Montreal Metro station

Acadie station is a Montreal Metro in Montreal, Quebec, Canada in the borough of Villeray–Saint-Michel–Parc-Extension (on the border with the town of Mount Royal, Quebec). It is operated by the Société de transport de Montréal (STM) and serves the Blue Line. It is located in the Parc-Extension.

== Overview ==
It is a normal side platform station. Two entrances on either side of boul. de l'Acadie lead to a common ticket hall. The station platform is decorated in bold colours such as blue, hot pink, black, and slate grey. The ticket hall is host to a tall clock and bench ensemble entitled Lieu de rendez-vous by Météore Design and the seating is by sculptor Michel Morelli. A series of whimsical photographic works by Jean Mercier showing people turning cartwheels and mid-air somersaults adorns the walls of the stairwell and passages to the exits.

== Origin of name ==
Acadie station was named for the Boulevard de l'Acadie (English: Acadie Boulevard), in turn named to remember Acadia, the site of the first permanent French settlement in North America.

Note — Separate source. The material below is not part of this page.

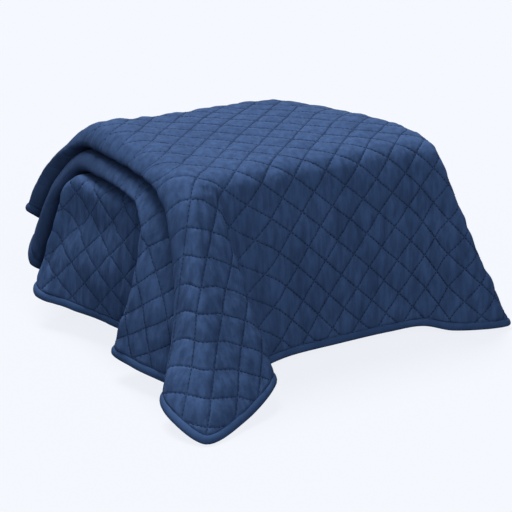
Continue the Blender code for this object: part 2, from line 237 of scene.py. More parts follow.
def smoothstep(low: float, high: float, values: Array) -> Array:
    """A soft rise from 0 at low to 1 at high."""
    share = np.clip((values - low) / (high - low), 0.0, 1.0)
    return share * share * (3.0 - 2.0 * share)


def soften(values: Array, passes: int) -> Array:
    """Spread a grid's values to their neighbours, along and across, and keep the edge rows.

    Args:
        values: Rows, columns and any number of channels.
        passes: How many times each value takes a quarter of both its neighbours.

    Returns:
        The softened grid.
    """
    values = values.copy()
    for _ in range(passes):
        values[1:-1] = (values[:-2] + 2.0 * values[1:-1] + values[2:]) / 4.0
        values[:, 1:-1] = (values[:, :-2] + 2.0 * values[:, 1:-1] + values[:, 2:]) / 4.0
    return values


def loop_travel(points: Array) -> Array:
    """Distances along a closed loop of points, from 0 to its whole length."""
    steps = np.linalg.norm(np.roll(points, -1, axis=0) - points, axis=1)
    return np.concatenate([[0.0], np.cumsum(steps)])


def at_travel(spots: Array, travel: Array, points: Array) -> Array:
    """The places on a line of points at given distances along it."""
    return np.stack([np.interp(spots, travel, points[:, axis]) for axis in range(3)], axis=-1)


class SmoothNoise:
    """Repeatable smooth noise over two coordinates, between -1 and 1."""

    def __init__(self, seed: int, size: int = 64) -> None:
        """Fill a square lattice with seeded values."""
        self.size = size
        self.lattice = np.random.default_rng(seed).uniform(-1.0, 1.0, (size, size))

    def at(self, x: Array, y: Array) -> Array:
        """The noise at each pair of coordinates.

        Args:
            x: First coordinates.
            y: Second coordinates.

        Returns:
            A value for each pair.
        """
        column, row = np.floor(x).astype(int), np.floor(y).astype(int)
        along, up = x - column, y - row
        along = along**3 * (along * (along * 6.0 - 15.0) + 10.0)
        up = up**3 * (up * (up * 6.0 - 15.0) + 10.0)
        wrap = self.size
        corners = [
            self.lattice[(row + down) % wrap, (column + right) % wrap]
            for down in (0, 1)
            for right in (0, 1)
        ]
        low = corners[0] + (corners[1] - corners[0]) * along
        high = corners[2] + (corners[3] - corners[2]) * along
        return low + (high - low) * up


def grid_faces(rows: int, columns: int, start: int = 0, flip: bool = False) -> Faces:
    """Quads of a grid of points.

    Args:
        rows: Rows of points.
        columns: Columns of points.
        start: Index of the grid's first point.
        flip: Turns the quads over.

    Returns:
        The quads' corners.
    """
    faces = []
    for row in range(rows - 1):
        for column in range(columns - 1):
            corner = start + row * columns + column
            quad = (corner, corner + columns, corner + columns + 1, corner + 1)
            faces.append(quad[::-1] if flip else quad)
    return faces


def ring_faces(rings: int, width: int) -> Faces:
    """Quads of a closed tube: rings of points that follow each other in a closed loop.

    Args:
        rings: How many rings there are.
        width: Points in a ring.

    Returns:
        The quads' corners.
    """
    return [
        (
            ring * width + spot,
            ring * width + (spot + 1) % width,
            (ring + 1) % rings * width + (spot + 1) % width,
            (ring + 1) % rings * width + spot,
        )
        for ring in range(rings)
        for spot in range(width)
    ]


def new_piece(name: str, points: Array, faces: Faces, finish: "Finish") -> bpy.types.Object:
    """Link a smooth mesh to the scene as an object of the same name.

    Args:
        name: The piece's name.
        points: Its points.
        faces: Its faces.
        finish: What it is made of.

    Returns:
        The piece's object.
    """
    mesh = bpy.data.meshes.new(name)
    mesh.from_pydata(points.tolist(), [], faces)
    mesh.update()
    mesh.shade_smooth()
    mesh.materials.append(finish.build())
    piece = bpy.data.objects.new(name, mesh)
    bpy.context.scene.collection.objects.link(piece)
    return piece


def carry_stitching(piece: bpy.types.Object, sewn: Array) -> None:
    """Give a piece's points their stitching coordinates and fullness, for its material."""
    layer = piece.data.attributes.new(STITCH_LAYER, "FLOAT_VECTOR", "POINT")
    layer.data.foreach_set("vector", sewn.ravel())


# The drape ----------------------------------------------------------------------------------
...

== Connecting bus routes ==

Société de transport de Montréal
| No. | Route | Connects to | Service times / notes |
| 16 | Graham | Parc; Ville-de-Mont-Royal; | Daily |
| 92 | Jean-Talon West | De La Savane; Namur; Canora; Parc; De Castelnau; Jean-Talon; | Daily |
| 179 | De l'Acadie | Ahuntsic; | Daily |
| 365 ☾ | Du Parc | Place-d'Armes; Place-des-Arts; Parc; Ahuntsic; | Night service |
| 372 ☾ | Jean-Talon | Saint-Michel; D'Iberville; Fabre; Jean-Talon; De Castelnau; Parc; Canora; Namur; | Night service |

== Nearby points of interest ==
- Centre commercial Place l'Acadie-Beaumont
- Clinique René-Laennec
- Université de Montréal - Campus MIL
- Centre Rockland

== Film and television appearances ==
Scenes from the 2000 Denis Villeneuve film Maelström were filmed inside Acadie station.